The regular attacks that started late last year were part of a concerted Russian drive to cut power and heat to Ukrainian citizens during the coldest months. Russian officials insisted that the strikes are intended to slow Ukraine down on the battlefield. Bombing civilian targets with no military value is a potential war crime.
Ukrainian officials have said the airstrikes were designed to weaken Ukrainian resolve, and on March 1 — the official first day of spring — the country celebrated both the new season and its survival of the Russian bombardment.
Then Russia launched another round.
“What was special about last night’s attack is that they fired six Kinzhal missiles at once,” Ukrainian air force spokesman Yuriy Ihnat said by telephone, referring to Russia’s hypersonic weapons. The entire barrage was launched from different points, he said — from Russia’s Kursk region, as well as from the Caspian, Azov and Black seas.
The Kinzhal hypersonic missiles Russia used Thursday were first fired against Ukraine last March and have been used several times since, with Ukrainian officials noting that their air defenses are powerless to stop them because of their speed.

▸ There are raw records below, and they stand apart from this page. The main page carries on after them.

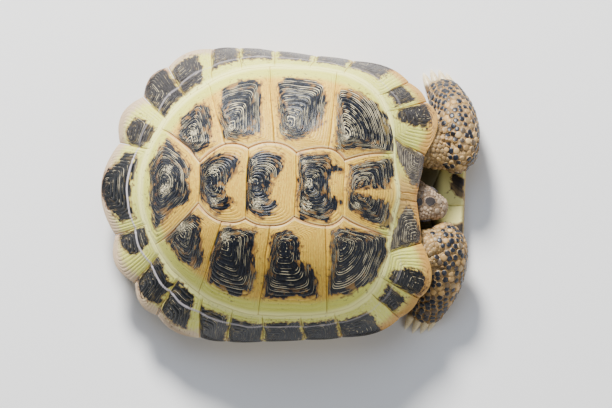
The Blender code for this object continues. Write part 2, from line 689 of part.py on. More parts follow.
def shell_keepout():
    """The space that the carapace fills, a little enlarged, which no flesh may enter."""
    angle = np.linspace(0, 2 * np.pi, 72, endpoint=False)
    away = np.stack((np.cos(angle), np.sin(angle)), axis=1)
    seam = seam_radius(angle)

    def level(radius, inner):
        chart = away * radius[:, None]
        depth = -(carapace_depth(chart) + CLEARANCE) if inner else np.full(len(chart), 1.0)
        return carapace(chart) + normals(carapace, chart) * depth[:, None]

    radii = [seam * s for s in (0.3, 0.6, 0.85, 0.99)]
    radii += [seam + MARGINAL_BAND * w for w in (0.02, 0.25, 0.5, 0.75, 1.03)]
    pole = np.array([(0.0, 0.0, DOME_TOP - PLATE_THICKNESS - CLEARANCE)])
    rings = [pole] + [level(r, True) for r in radii] + [level(r, False) for r in radii[::-1]]
    rings.append(np.array([(0.0, 0.0, DOME_TOP + 1.0)]))
    return helper(skin_over("shell_keepout", rings, "skin"))


def plastron_keepout():
    """The space that the plastron fills, a little enlarged."""
    parts = []
    for name in PLASTRON_SCUTES:
        for side in (1, -1):
            chart = plastron_chart(name, side, -KEEPOUT_SPREAD)
            flat = np.zeros(chart.shape[:-1])
            heights = (flat - 1.0, flat + PLASTRON_THICKNESS + KEEPOUT_LIFT)
            parts.append(helper(slab(f"keepout_{name}_{side}", chart, plastron, heights, "skin")))
    return parts


def ground():
    """A slab under the ground plane, which cuts the soles flat."""
    corners = [(x, y, z) for z in (-30, 0) for x, y in ((-150, -150), (150, -150), (150, 150), (-150, 150))]
    faces = [(0, 1, 2, 3), (4, 5, 6, 7), (0, 1, 5, 4), (1, 2, 6, 5), (2, 3, 7, 6), (3, 0, 4, 7)]
    return helper(add_mesh("ground", corners, faces, "skin"))


def claw(name, base, direction, length):
    """A cone with its root sunk in the toe, curved down a little towards its tip."""
    direction = np.array(direction) / np.linalg.norm(direction)
    across, up = frame_of(direction)
    turn = np.linspace(0, 2 * np.pi, 6, endpoint=False)
    rings = []
    for share, radius in ((-0.35, 1.0), (0.15, 0.95), (0.6, 0.6)):
        middle = np.array(base) + direction * length * share - up * 1.2 * max(share, 0) ** 2
        oval = np.outer(np.cos(turn), across) + np.outer(np.sin(turn), up) * 0.85
        rings.append(middle + oval * CLAW_RADIUS * radius)
    tip = np.array(base) + direction * length - up * 1.2
    rings.append(tip[None, :])
    return skin_over(name, rings, "skin")


def on_side(points, side, shift=(0, 0, 0)):
    """Stations or claw places for one side, the shift taken in the left side's own sense."""
    flip = np.array((1, side, 1))
    if isinstance(points[0][0], tuple):
        return [(tuple((np.array(c) + shift) * flip), radii) for c, radii in points]
    return [tuple((np.array(c) + shift) * flip) for c in points]


def legs(keepouts):
    """Fore and hind legs, each with its foot and claws in one body."""
    for side, word in ((1, "left"), (-1, "right")):
        shift = np.array(RIGHT_ARM_SHIFT if side < 0 else (0, 0, 0), float)
        arm = list(on_side(UPPER_ARM, side))
        for k in range(2, len(arm)):
            share = (k - 1) / (len(arm) - 2)
            arm[k] = (tuple(np.array(arm[k][0]) + shift * (1, side, 1) * share), arm[k][1])
        forearm = on_side(FOREARM, side, shift)
        leg = merged_flesh(f"foreleg_{word}", (loft(arm), loft(forearm)), TRIANGLES["foreleg"])
        direction = np.array(FORE_CLAW_DIRECTION) * (1, side, 1)
        for number, base in enumerate(on_side(FORE_CLAWS, side, shift), 1):
            join(leg, claw(f"fore_claw_{word}_{number}", base, direction, FORE_CLAW_LENGTH))
        for keepout in keepouts:
            cut(leg, keepout)

        lofts = (loft(on_side(THIGH, side)), loft(on_side(SHANK, side)))
        hind = merged_flesh(f"hindleg_{word}", lofts, TRIANGLES["hindleg"])
        direction = np.array(HIND_CLAW_DIRECTION) * (1, side, 1)
        for number, base in enumerate(on_side(HIND_CLAWS, side), 1):
            join(hind, claw(f"hind_claw_{word}_{number}", base, direction, HIND_CLAW_LENGTH))
        for keepout in keepouts:
            cut(hind, keepout)


def head_axes():
    """The head's directions: ahead, across to its left, and up."""
    yaw, pitch = math.radians(HEAD_YAW), math.radians(HEAD_PITCH)
    ahead = np.array((math.cos(pitch) * math.cos(yaw), math.cos(pitch) * math.sin(yaw), math.sin(pitch)))
    return (ahead, *frame_of(ahead))


def swelling(distance, turn, rise, place):
    """A soft bump on both sides of the head, centred at a distance and an angle from the side."""
    off_side = np.degrees(np.arcsin(np.sin(turn))) - place[1]
    return rise * np.exp(-(((distance - place[0]) / 4.0) ** 2) - (off_side / 26.0) ** 2)


def boxy(value):
    """A sine or cosine with its waves squared up a little, to flatten the crown and the cheeks."""
    return np.sign(value) * np.abs(value) ** HEAD_BOXINESS


def head_rings(grow=0.0):
    """Cross-sections of the head: flat-topped ovals with brows and cheeks, narrowing to the beak."""
    ahead, across, up = head_axes()
    table = np.array(HEAD_STATIONS)
    at = np.concatenate((np.linspace(0, 20, 9), table[6:, 0]))
    turn = np.linspace(0, 2 * np.pi, 26, endpoint=False)
    rings = []
    for distance in at:
        wide, above, below = (float(smooth_table(distance, table[:, 0], table[:, c])) for c in (1, 2, 3))
        extra = swelling(distance, turn, BROW_RISE, BROW_AT) + swelling(distance, turn, CHEEK_RISE, CHEEK_AT)
        high = np.where(np.sin(turn) > 0, above, below) + grow + extra
        sideways = (wide + grow + extra) * boxy(np.cos(turn))
        outline = np.outer(sideways, across) + np.outer(high * boxy(np.sin(turn)), up)
        back = grow if distance == at[0] else 0
        rings.append(np.array(HEAD_BACK) + ahead * (distance - back) + outline)
    tip = np.array(HEAD_BACK) + ahead * (at[-1] + SNOUT_CAP + grow) - up * SNOUT_DROP
    rings.append(tip[None, :])
    return rings


def ball(name, centre, radius, finish):
    """A faceted sphere."""
    shape = bmesh.new()
    bmesh.ops.create_uvsphere(shape, u_segments=12, v_segments=7, radius=radius * MM)
    bmesh.ops.translate(shape, verts=shape.verts, vec=Vector(centre) * MM)
    mesh = bpy.data.meshes.new(name)
    shape.to_mesh(mesh)
    shape.free()
    mesh.materials.append(material(finish))
    made = bpy.data.objects.new(name, mesh)
    bpy.context.scene.collection.objects.link(made)
    return made


def head_and_eyes():
    """The head with its two sockets, and an eye in each."""
    head = skin_over("head", head_rings(), "skin")
    ahead, across, up = head_axes()
    along, out, above = EYE_AT
    for side, word in ((1, "left"), (-1, "right")):
        centre = np.array(HEAD_BACK) + ahead * along + across * out * side + up * above
        cut(head, helper(ball(f"socket_{word}", centre, EYE_RADIUS + SKIN_CUT, "skin")))
        ball(f"eye_{word}", centre, EYE_RADIUS, "eye")


def stand_at_origin():
    """Moves everything so that the middle of the model's footprint is the origin."""
    graph = bpy.context.evaluated_depsgraph_get()
    low, high = np.full(3, np.inf), np.full(3, -np.inf)
    for made in bpy.context.scene.objects:
        if made.hide_render:
            continue
        points = np.array([v.co for v in made.evaluated_get(graph).data.vertices])
        low, high = np.minimum(low, points.min(axis=0)), np.maximum(high, points.max(axis=0))
    shift = Vector((-(low[0] + high[0]) / 2, -(low[1] + high[1]) / 2, -low[2]))
    for made in bpy.context.scene.objects:
        made.location = shift
    print("shift to origin, mm:", [round(c / MM, 4) for c in shift])


def main():
    for old in list(bpy.data.objects):
        bpy.data.objects.remove(old)
    dome_plates()
    marginal_plates()
    plastron_plates()
    skin_over("trunk", trunk_rings(), "skin")
    body = helper(skin_over("trunk_keepout", trunk_rings(SKIN_CUT), "skin"))
    skull = helper(skin_over("head_keepout", head_rings(SKIN_CUT), "skin"))
    throat = helper(skin_over("neck_keepout", loft(NECK, SKIN_CUT), "skin"))
    solid_ground = ground()
    shell = [shell_keepout(), *plastron_keepout(), solid_ground, body]
    head_and_eyes()
    neck = merged_flesh("neck", (loft(NECK),), TRIANGLES["neck"])
    for keepout in (body, skull):
        cut(neck, keepout)
    tail = merged_flesh("tail", (loft(TAIL),), TRIANGLES["tail"])
    legs([*shell, skull, throat])
    for keepout in shell:
        cut(tail, keepout)
    stand_at_origin()


main()
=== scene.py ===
"""Horsfield's tortoise at rest: the looks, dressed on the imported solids.

Shapes are worked out in millimetres in the shell's own frame, whose origin is under the middle of
the carapace. +X is forward, +Y the animal's left, +Z up. SHIFT turns them to the frame's place.
"""
import functools
import math

import bpy
import numpy as np
from bpy.props import FloatProperty, FloatVectorProperty, IntProperty, PointerProperty
from mathutils import Matrix, Vector
from mathutils.bvhtree import BVHTree
from numpy.linalg import norm


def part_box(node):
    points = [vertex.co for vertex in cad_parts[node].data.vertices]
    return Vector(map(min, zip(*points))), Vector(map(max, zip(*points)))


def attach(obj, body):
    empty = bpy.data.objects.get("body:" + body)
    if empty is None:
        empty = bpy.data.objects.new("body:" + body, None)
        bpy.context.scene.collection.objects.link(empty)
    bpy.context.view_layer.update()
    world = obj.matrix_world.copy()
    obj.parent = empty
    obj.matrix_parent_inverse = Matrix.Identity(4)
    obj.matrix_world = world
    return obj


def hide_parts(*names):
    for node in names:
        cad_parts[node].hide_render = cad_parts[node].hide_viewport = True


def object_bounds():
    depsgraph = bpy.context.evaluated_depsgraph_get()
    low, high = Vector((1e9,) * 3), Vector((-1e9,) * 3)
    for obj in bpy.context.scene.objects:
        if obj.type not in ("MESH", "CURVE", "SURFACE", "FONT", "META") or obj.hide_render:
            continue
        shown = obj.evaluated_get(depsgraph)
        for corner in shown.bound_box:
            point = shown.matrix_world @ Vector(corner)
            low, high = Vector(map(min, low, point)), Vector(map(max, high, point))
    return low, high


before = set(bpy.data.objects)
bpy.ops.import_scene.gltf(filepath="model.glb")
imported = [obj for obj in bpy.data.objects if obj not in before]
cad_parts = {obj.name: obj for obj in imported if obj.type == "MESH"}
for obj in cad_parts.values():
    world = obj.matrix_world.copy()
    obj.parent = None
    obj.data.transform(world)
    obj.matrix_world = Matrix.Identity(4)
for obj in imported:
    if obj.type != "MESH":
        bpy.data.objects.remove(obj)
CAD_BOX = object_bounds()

bl_info = {
    "name": "Horsfield's tortoise",
    "version": (1, 0, 0),
    "blender": (4, 5, 0),
    "location": "3D View > Sidebar > Tortoise",
    "description": "Scutes, skin, scales, claws and eyes of a life-size display tortoise",
    "category": "Object",
}

MM = 0.001
SIDES = ((1, "left"), (-1, "right"))
HIDDEN_RADIUS = 48.0  # skin nearer to the middle than this is deep under the shell
LID_SPLIT = 25.0  # height between the two lids that close it

# ======== The shell's form, as in the solids ========

GAP = 0.5  # groove between two shell plates in the solids
DOME_TOP = 82
DOME_POWER = 2.5
SEAM_FRONT, SEAM_REAR, SEAM_HALF_WIDTH = 61, 64.2, 62
SEAM_POWER_FRONT, SEAM_POWER_REAR = 3.5, 1.9
SEAM_HEIGHT, SEAM_PITCH = 48.5, 5
NUCHAL_BULGE = 3
MARGINAL_BAND = 24
PLATE_THICKNESS = 3.2
RIM_THICKNESS, MARGINAL_THICKNESS = 1.4, 5.6

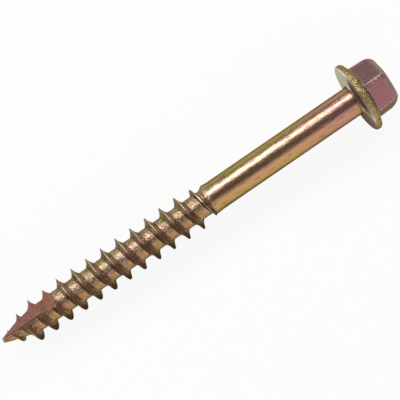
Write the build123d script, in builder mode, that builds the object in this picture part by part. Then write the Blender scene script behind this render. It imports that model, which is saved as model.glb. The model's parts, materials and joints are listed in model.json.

Russian President Vladimir Putin boasted in 2018 that the missiles travel at 10 times the speed of sound. Last March, President Biden said the missiles were “almost impossible to stop.”
In January, Ukrainian officials blamed one such missile for the deadly strike that eviscerated a section of a large apartment complex in the city of Dnipro, killing at least 46 people.
Russia has a limited supply of such missiles and has never sent so many into Ukraine in a single attack. Ukrainian Defense Minister Oleksii Reznikov claimed in November that Russia had used 16 Kinzhal missiles over the course of the war and retained a stock of 42 missiles after replacing those it had fired.
Ihnat said that Ukraine’s air defense systems were capable of intercepting 48 of the 81 missiles that were fired Thursday. Of these, Ukrainian forces reportedly shot down 34 missiles. “This is a good sign,” Ihnat said.
“Of course, we would like more, but this was the number shot down,” he said. “It was a very large mass attack, with a large concentration of force and means, all at the same time.”
Ukrainian forces hoped that advanced air defense systems, which Ukraine’s Western allies have promised Kyiv and have begun to arrive in the country, will be able to shoot down the Kinzhals, which fly an unusual ballistic trajectory, making them hard to intercept, Ihnat said.
The Patriot surface-to-air missile system, for example, is believed to be able to destroy them.
“But are the Patriots capable of intercepting them?” Ihnat said. “This will be shown only in practice.”
Ukrainian officials have pleaded for their Western supporters, including the United States, to share stronger air defense systems such as the Patriot, to help stop attacks that are undetectable with Ukraine’s existing hardware.
The head of the Ukrainian presidential administration, Andriy Yermak, reported on Telegram that in addition to the missile strikes, Russian artillery shelling had killed three people in the southern city of Kherson. The Russian invaders had occupied Kherson for months, and since retreating in November have been bombarding it mercilessly from the east side of the Dnieper River.
With Ukraine’s nuclear energy operator, Energoatom, warning that backup generators could keep electricity flowing to the giant power station for only 10 days, the director of the International Atomic Energy Agency, Rafael Mariano Grossi, urged immediate action. The power station needs an uninterrupted supply of electricity to safely maintain its nuclear material.
“Each time we are rolling a dice,” Grossi said in a statement Thursday. “And if we allow this to continue time after time then one day our luck will run out.” By Thursday afternoon, Energoatom issued a statement saying the electricity had been restored.
Kremlin spokesman Dmitry Peskov said Thursday that Putin had no plans yet to speak to Guterres, whose discussions with Zelensky focused in part on a potential extension of the Black Sea grain deal, which protects the export of Ukrainian grain, which is relied on by many developing countries.
On Wednesday, U.S. Director of National Intelligence Avril Haines told senators that Putin is facing “considerable constraints.”
Prolonging the war in Ukraine, she said, may be what he sees as his “best remaining pathway to eventually securing Russia’s strategic interests in Ukraine.”
Meanwhile, fierce fighting continued in the embattled eastern city of Bakhmut, which has become a symbol of Ukrainian resistance as Ukraine has refused to surrender control to massive waves of Russian fighters, including many untrained mercenaries recruited from Russian prisons.
NATO Secretary General Jens Stoltenberg said Wednesday that Russia has “suffered big losses but at the same time we cannot rule out that Bakhmut may eventually fall in the coming days.”
The same day, Yevgeniy Prigozhin, the head of Russia’s Wagner mercenary force, posted a video claiming his troops were in control of neighborhoods east of the Bakhmutka River.
Russian forces have closed in on Ukrainian troops from three sides, leaving only one major road available for travel in and out of the city. That road is within range of Russian artillery, making the journey perilous.